_Available records_.
** START **
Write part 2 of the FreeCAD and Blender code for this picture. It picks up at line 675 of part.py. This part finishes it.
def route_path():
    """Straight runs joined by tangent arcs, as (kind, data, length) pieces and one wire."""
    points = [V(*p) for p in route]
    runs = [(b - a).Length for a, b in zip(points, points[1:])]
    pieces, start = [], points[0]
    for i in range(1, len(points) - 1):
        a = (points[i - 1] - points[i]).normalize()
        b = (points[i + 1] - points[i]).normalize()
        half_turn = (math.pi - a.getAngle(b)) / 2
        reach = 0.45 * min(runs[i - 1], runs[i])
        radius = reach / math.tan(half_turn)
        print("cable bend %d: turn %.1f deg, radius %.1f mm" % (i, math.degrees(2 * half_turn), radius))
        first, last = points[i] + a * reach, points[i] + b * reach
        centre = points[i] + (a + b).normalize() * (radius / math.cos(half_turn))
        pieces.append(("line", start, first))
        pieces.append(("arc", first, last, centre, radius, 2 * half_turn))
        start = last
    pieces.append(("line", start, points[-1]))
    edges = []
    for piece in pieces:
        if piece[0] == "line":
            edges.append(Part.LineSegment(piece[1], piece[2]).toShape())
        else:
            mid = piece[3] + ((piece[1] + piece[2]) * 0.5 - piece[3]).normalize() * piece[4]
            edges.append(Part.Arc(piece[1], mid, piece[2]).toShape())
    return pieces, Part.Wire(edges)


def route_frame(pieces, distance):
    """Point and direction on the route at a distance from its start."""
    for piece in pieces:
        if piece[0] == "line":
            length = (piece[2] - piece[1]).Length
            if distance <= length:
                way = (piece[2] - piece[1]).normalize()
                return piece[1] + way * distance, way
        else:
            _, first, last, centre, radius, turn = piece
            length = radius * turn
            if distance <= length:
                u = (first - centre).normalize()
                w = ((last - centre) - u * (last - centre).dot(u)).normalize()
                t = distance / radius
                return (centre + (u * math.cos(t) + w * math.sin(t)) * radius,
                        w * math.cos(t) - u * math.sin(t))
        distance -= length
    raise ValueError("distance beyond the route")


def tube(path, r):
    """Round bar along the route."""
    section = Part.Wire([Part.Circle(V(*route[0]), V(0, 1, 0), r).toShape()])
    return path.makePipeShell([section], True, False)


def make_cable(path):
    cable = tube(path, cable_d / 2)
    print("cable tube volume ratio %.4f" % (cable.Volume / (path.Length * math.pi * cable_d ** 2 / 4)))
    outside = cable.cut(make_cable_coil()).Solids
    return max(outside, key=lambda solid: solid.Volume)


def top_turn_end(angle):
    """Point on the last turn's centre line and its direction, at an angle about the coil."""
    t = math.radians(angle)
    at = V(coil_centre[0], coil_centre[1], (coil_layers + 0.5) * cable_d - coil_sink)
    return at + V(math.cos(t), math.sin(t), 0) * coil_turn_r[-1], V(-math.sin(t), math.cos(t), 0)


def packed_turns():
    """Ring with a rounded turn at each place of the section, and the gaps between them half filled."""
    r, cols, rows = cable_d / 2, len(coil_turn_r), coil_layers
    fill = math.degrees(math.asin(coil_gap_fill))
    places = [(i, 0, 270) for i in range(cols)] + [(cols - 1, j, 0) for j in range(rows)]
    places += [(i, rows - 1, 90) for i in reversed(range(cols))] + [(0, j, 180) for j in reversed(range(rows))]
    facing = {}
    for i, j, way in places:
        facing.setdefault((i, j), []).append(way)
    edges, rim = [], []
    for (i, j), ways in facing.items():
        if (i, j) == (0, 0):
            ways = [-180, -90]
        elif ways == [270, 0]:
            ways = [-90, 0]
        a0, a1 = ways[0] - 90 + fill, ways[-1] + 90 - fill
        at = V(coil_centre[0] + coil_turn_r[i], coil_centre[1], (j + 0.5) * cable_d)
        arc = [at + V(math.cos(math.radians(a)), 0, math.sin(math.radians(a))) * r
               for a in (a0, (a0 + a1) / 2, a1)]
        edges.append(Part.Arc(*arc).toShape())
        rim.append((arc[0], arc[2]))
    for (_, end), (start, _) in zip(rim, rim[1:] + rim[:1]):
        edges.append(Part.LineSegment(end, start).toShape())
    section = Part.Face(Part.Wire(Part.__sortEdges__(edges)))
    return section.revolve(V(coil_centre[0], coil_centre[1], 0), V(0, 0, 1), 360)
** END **
** START **
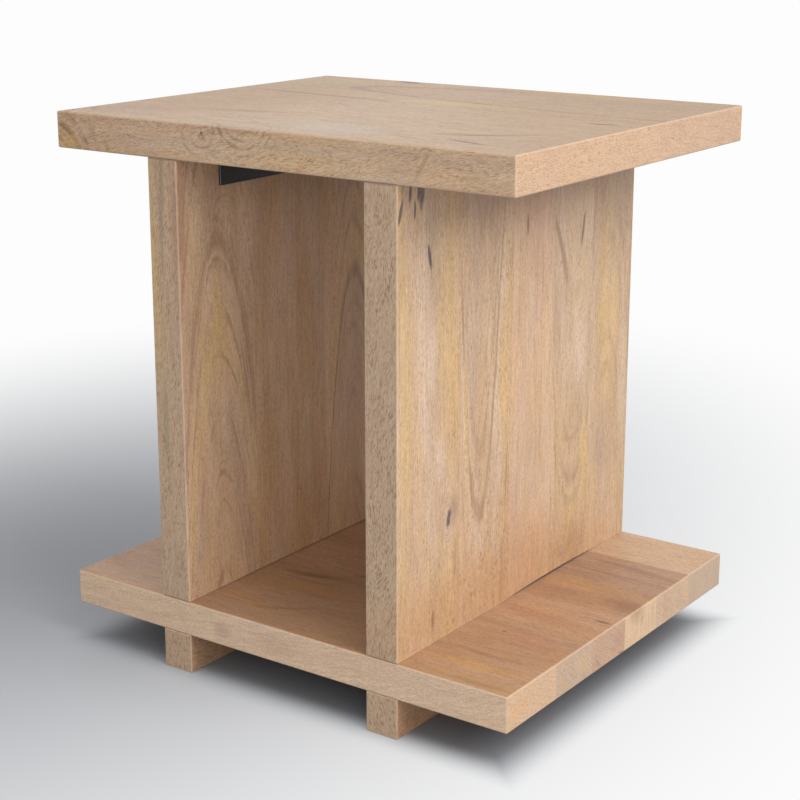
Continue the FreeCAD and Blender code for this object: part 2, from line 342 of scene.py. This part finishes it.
** END **
_Prompt_. In the listing above, locate the line containing "Write part 2" and the line containing "return pieces, Part.Wire(edges)". Extract those two lines and every line between them, exactly as written, and only those.

_Exercise solution_.
Write part 2 of the FreeCAD and Blender code for this picture. It picks up at line 675 of part.py. This part finishes it.
def route_path():
    """Straight runs joined by tangent arcs, as (kind, data, length) pieces and one wire."""
    points = [V(*p) for p in route]
    runs = [(b - a).Length for a, b in zip(points, points[1:])]
    pieces, start = [], points[0]
    for i in range(1, len(points) - 1):
        a = (points[i - 1] - points[i]).normalize()
        b = (points[i + 1] - points[i]).normalize()
        half_turn = (math.pi - a.getAngle(b)) / 2
        reach = 0.45 * min(runs[i - 1], runs[i])
        radius = reach / math.tan(half_turn)
        print("cable bend %d: turn %.1f deg, radius %.1f mm" % (i, math.degrees(2 * half_turn), radius))
        first, last = points[i] + a * reach, points[i] + b * reach
        centre = points[i] + (a + b).normalize() * (radius / math.cos(half_turn))
        pieces.append(("line", start, first))
        pieces.append(("arc", first, last, centre, radius, 2 * half_turn))
        start = last
    pieces.append(("line", start, points[-1]))
    edges = []
    for piece in pieces:
        if piece[0] == "line":
            edges.append(Part.LineSegment(piece[1], piece[2]).toShape())
        else:
            mid = piece[3] + ((piece[1] + piece[2]) * 0.5 - piece[3]).normalize() * piece[4]
            edges.append(Part.Arc(piece[1], mid, piece[2]).toShape())
    return pieces, Part.Wire(edges)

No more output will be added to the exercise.